Try to see if you can put your hobby to use and work for you by inviting a client along for the game of golf or taking a colleague out for a run with you or taking them fishing. Get the balance right, go for a run at lunchtime so you can then spend more time at home with family or friends after work.

Or maybe you need to re-evaluate the amount of time and money you have invested into these hobbies at the detriment of family, work or other priorities. Like technology and conversations, hobbies have their advantages and disadvantages. It all comes down to good choices.

5 Disorganisation

You cannot afford to be disorganised because you not only waste your time but also possibly the time of your staff and clients. Don’t overbook yourself, keep your calendar up-to-date. Look ahead to see what tasks can be delegated now to avoid the mad panic at the end. Remember the idiom “why has your problem suddenly become my problem?” Maybe your disorganisation is further confirmation that you need administrative assistance.

Be religiously punctual to appointments and begin meetings on time. Arrive at a meeting with an agenda of what you want to accomplish, not to manipulate but to organise. Make your agenda available to others in advance so they too can be prepared.
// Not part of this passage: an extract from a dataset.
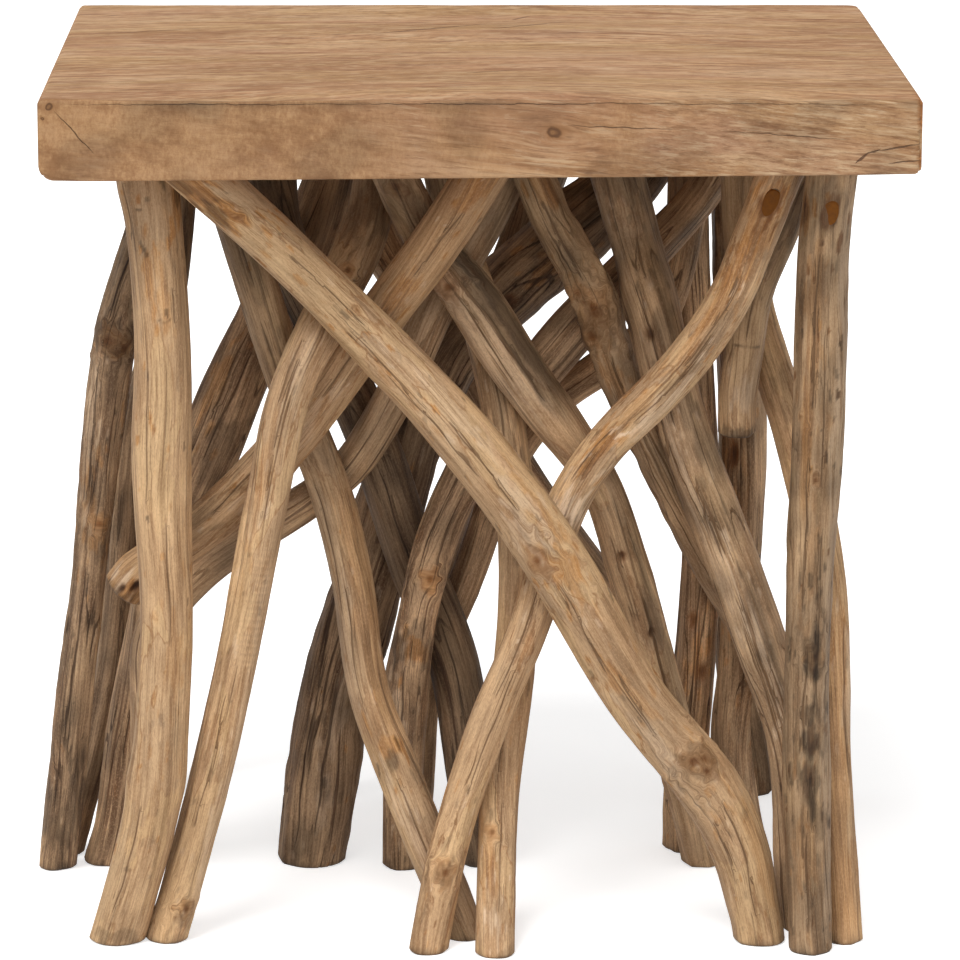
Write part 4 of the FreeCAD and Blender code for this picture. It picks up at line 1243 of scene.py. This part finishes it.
def round_corner(p, q, end_p, end_q, radius):
    """Bend the square corner of the p, q plane at (end_p, end_q) into a quarter circle.

    Inside the last square of one radius, the longer offset from the circle's middle becomes
    the distance from it, so the straight sides bend into the arc without folding.
    """
    side_p, side_q = np.sign(end_p), np.sign(end_q)
    off_p = (p - end_p) * side_p + radius
    off_q = (q - end_q) * side_q + radius
    inside = (off_p > 0) & (off_q > 0)
    share = np.maximum(off_p, off_q) / np.maximum(np.hypot(off_p, off_q), almost_nothing)
    return (np.where(inside, end_p + side_p * (off_p * share - radius), p),
            np.where(inside, end_q + side_q * (off_q * share - radius), q))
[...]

Don’t call people to meetings as observers, they have better things to do with their time. The meeting should result in an action plan and if you frequently come away from a meeting tasked with nothing, you should be assessing your need to attend.

Surplus time

When you have your time back in order and under your control don’t waste it, use it to your advantage. Catch up on all the reading you have been missing out on such as all the emails you have been cc’d in on, or the ones that are FYI. Don’t delve into those until your patch is clear.

Also use your time at airports or in traffic or before meetings to help you catch up on your reading. Rather than watch an inane movie on the aeroplane why not catch up on all your reading first and then use any other time to help you toward your planning. This is all about turning inefficiency into effectiveness. Staying organised is a deliberate stance. Learn to delegate and learn how to say no to time wasters.